Narasumber lain yang juga merupakan sastrawan dan peneliti, Ni Made Ari Dwijayanthi mengutarakan, “Bagi saya, Gunung Kawi lebih dari sekedar sebuah pura atau candi. Ia juga adalah bagian dari hidup saya sejak kecil. Keluarga kami memiliki kios kecil di sepetak lahan persawahan warisan leluhur di sekitar Pura Gunung Kawi, dan kami juga bagian dari warga Krama Pangempon Pura Gunung Kawi dengan tugas utama menjaga dan melanjutkan setiap ritual di dalam situs Pura Gunung Kawi.”
Lebih jauh Dwijayanthi menuturkan bahwa sama seperti situs-situs bersejarah lainnya di Bali, Gunung Kawi tidak hanya tempat suci, tapi juga sumber penghidupan. Karena fungsi utama sebuah situs sejarah di Bali adalah tempat suci, tempat manusia Bali merayakan momentum penghayatan spiritualitas dan tempat belajar mengenali diri dan kehidupan.
Fasilitator Temu Seni Tari, Joned Suryatmoko memaparkan bahwa setelah mendengar cerita dan menyerap energi Gunung Kawi ini, peserta akan memulai sesi laboratorium pertama. Sebagai langkah awal, dengan mengenal Gunung Kawi secara fisik, secara artistik, Mereka bisa mulai kegiatan berbagi metode penciptaan satu sama lain, sehingga semakin ada gambaran kolaborasi apa yang akan mereka sajikan di akhir di sesi-sesi laboratorium berikutnya.
Krisna Satya, peserta Temu Seni Tari yang berasal dari Bali mengungkapkan bahwa sebagai orang Bali, kunjungan saya kali ini ke Gunung Kawi sangat berbeda dengan sebelumnya.
Hari ini, layaknya sebuah situs pertapaan, Gunung Kawi seolah memberi asupan energi yang memungkinkan saya menemukan ruang-ruang eksplorasi, yang menurut saya bisa mewujud menjadi sebuah ide koreografi di akhir Temu Seni Tari.
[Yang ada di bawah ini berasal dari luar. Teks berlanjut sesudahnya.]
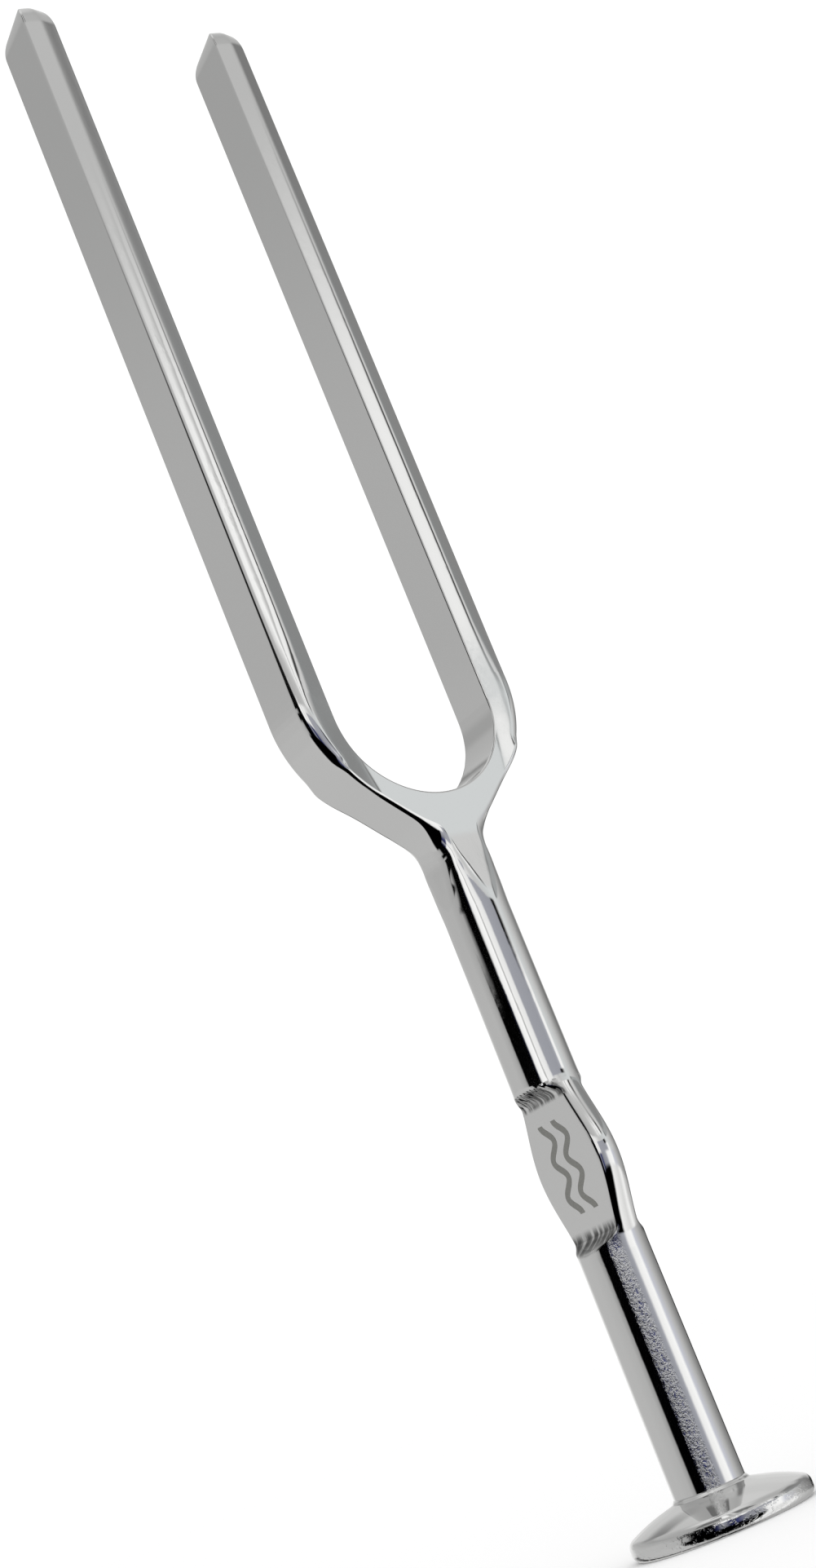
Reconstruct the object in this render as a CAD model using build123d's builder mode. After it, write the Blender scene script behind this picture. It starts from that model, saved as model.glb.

Sementara itu, Direktur Artistik Indonesia Bertutur 2022, Melati Suryodarmo menjelaskan bahwa ajang Temu Seni menuju festival mega event Indonesia Bertutur 2022 Temu Seni Tari diadakan dengan mengacu pada kerangka besar Indonesia Bertutur yaitu “Mengalami masa lampau, menumbuhkan masa depan”.
Dilaksanakan selama seminggu, acara ini berkerangka laboratorium dimana berbagai gagasan dan praktik tari dan koreografi akan dipertemukan, diuji dan dipresentasikan. Pada kerangka ini pengalaman akan masa lampau tidak hanya ditengok ulang lewat situs cagar budaya, namun juga dipertemukan dengan perspektif dan tubuh kekinian.
Harapannya, laboratorium ini bisa mengenali kaitan dan keberlanjutan yang lampau dan yang akan datang lewat praktik-praktik ketubuhan dalam tari dan koreografi.
Temu Seni dengan tema Tari yang dilaksanakan di Bali melibatkan 18 peserta dari berbagai provinsi, 2 fasilitator, yaitu peneliti dan kurator seni pertunjukan, Helly Minarti dan seniman teater dan penulis, Joned Suryatmoko, serta 6 narasumber; kurator dan pendidik seni rupa, I Made Susanta Dwitanaya, sastrawan dan dosen, I Ketut Eriadi Ariana, sastrawan dan peneliti, Ni Made Ari Dwijayanthi, sastrawan dan penulis, Carma Citrawati, pengajar dan ahli gizi, I Putu Suiraoka dan penari senior, I Ketut Rina.